See also  Joseph Ayanboye & Ors. V. Muritala Oladipo Balogun (1990) LLJR-SC

The learned trial Judge and the Justices of the court below accepted the version of the evidence led by the prosecution as to how the deceased was murdered. There was therefore concurrent findings of fact by the two lower courts. The position of the law is that this court will not disturb such concurrent findings of the two lower courts unless it is shown that such findings were perverse or that there was a substantial error either in the substantive or procedural law which, if uncorrected, will lead to a miscarriage of justice. See Odonigi v. Oyeleke (2001) 6 NWLR (Pt. 708) 12 at 3233; Akinsanya v. USA Ltd (1986) 4 NWLR (Pt. 35) 273; Dibiamaka v. Osakwe (1989) 3 NWLR (Pt. 107) 101, and Animashaun v. Olojo (1990) 6NWLR (Pt. 154) 111. In the instant case, the appellant has failed to satisfy any of the requirements prescribed above which must be met before the concurrent findings of fact made by the two lower courts could be tampered with by this court. Those findings of fact therefore remain valid and intact.

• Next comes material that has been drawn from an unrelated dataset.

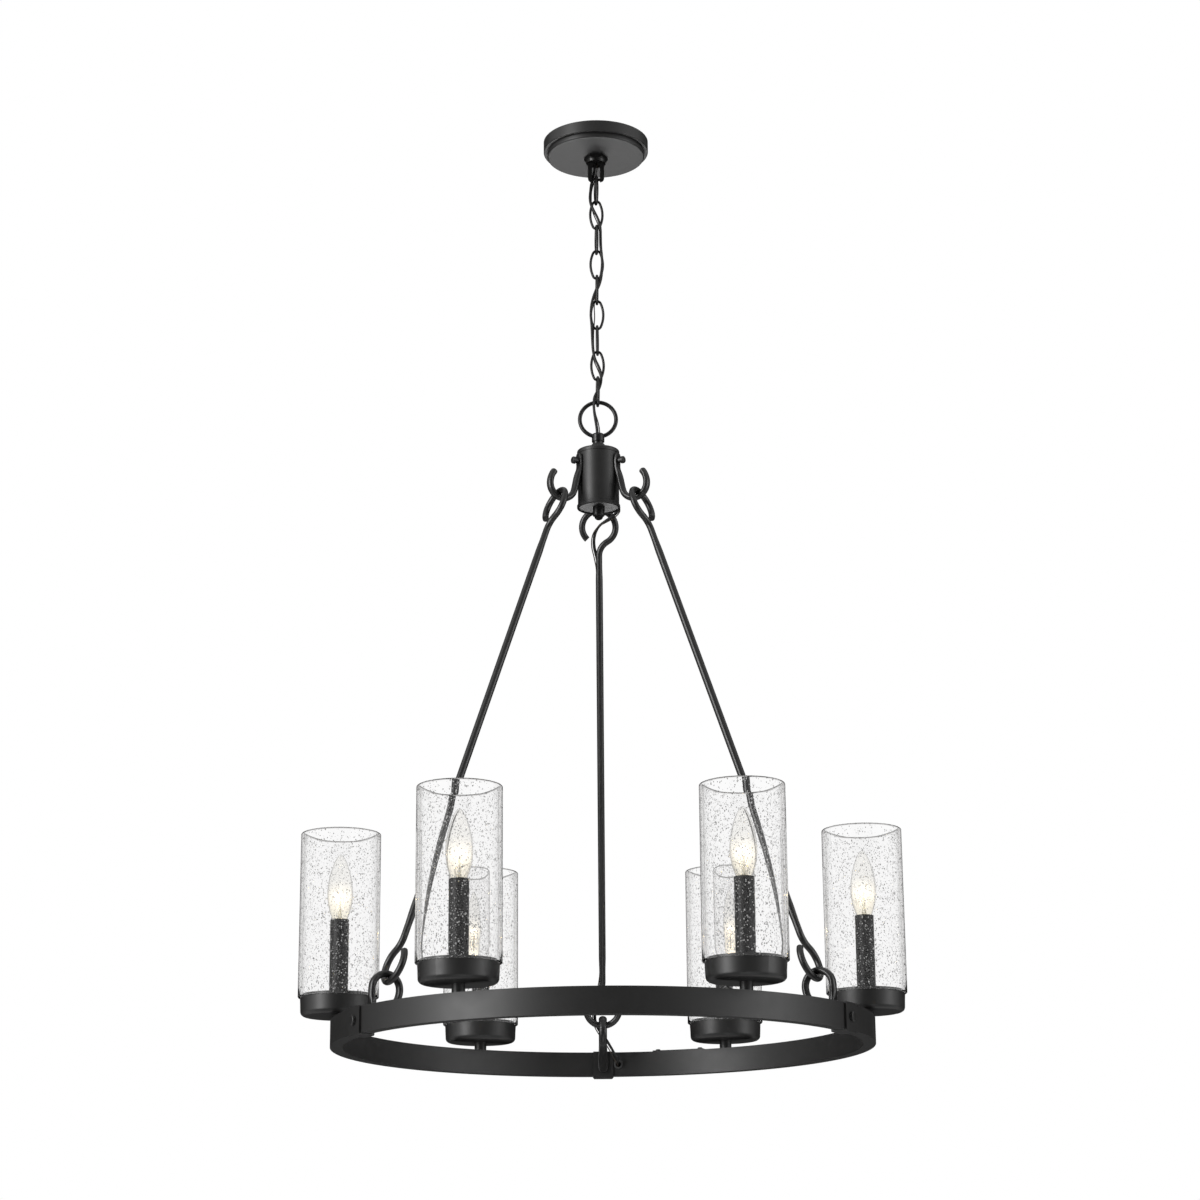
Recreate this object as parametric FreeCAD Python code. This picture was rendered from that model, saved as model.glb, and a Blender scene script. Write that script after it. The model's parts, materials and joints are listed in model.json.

The main issue left to be resolved in the appeal therefore is whether it was proper and acceptable in law to dispense with medical evidence as to the cause of death in a murder trial as in this case.

The position of the law in this respect had been stated in numerous cases. It is that in cases where a man was attacked with lethal weapon and he died on the spot, cause of death can properly be inferred that the wound inflicted caused the death. Put in another form, where the cause of death is obvious, medical evidence ceases to be of any practical or legal necessity in homicide case. Such a situation arises where death was instantaneous or nearly so. See Tonara Bakuri v. The State (1965) NMLR 163 at 164, per Ademola, CJN: Eric Uyo v. Attorney-General of Bendel State (1986) 1 NWLR (Pt. 17) 418; Onwumere v. The State (1991) 4 NWLR (Pt. 186) 428 and Nwachukwu v. The State (2002) 12 NWLR (Pt. 782) 543.

Applying the law as declared above to the facts established in this case, the deceased, a young man of about 26 years old, was struck on the head with a big stick (exh. B). He fell down immediately unconscious. He never regained consciousness until he was pronounced dead a few hours later in the hospital. These facts are quite sufficient upon which the learned trial court rightly found that the cause of death was the lethal blow the deceased received on his fore-head as a result of which he fell down and became unconscious. And it was shown that it was the appellant that inflicted the lethal blow, his conviction for the murder of the deceased by the trial court without receiving any medical evidence as to the cause of death was quite in order. The Court of Appeal was also right in affirming the said conviction and sentence passed on the appellant.

In the result, I hold that the appeal fails. I accordingly dismiss it and affirm the conviction and sentence passed by the learned trial Judge and affirmed by the court below.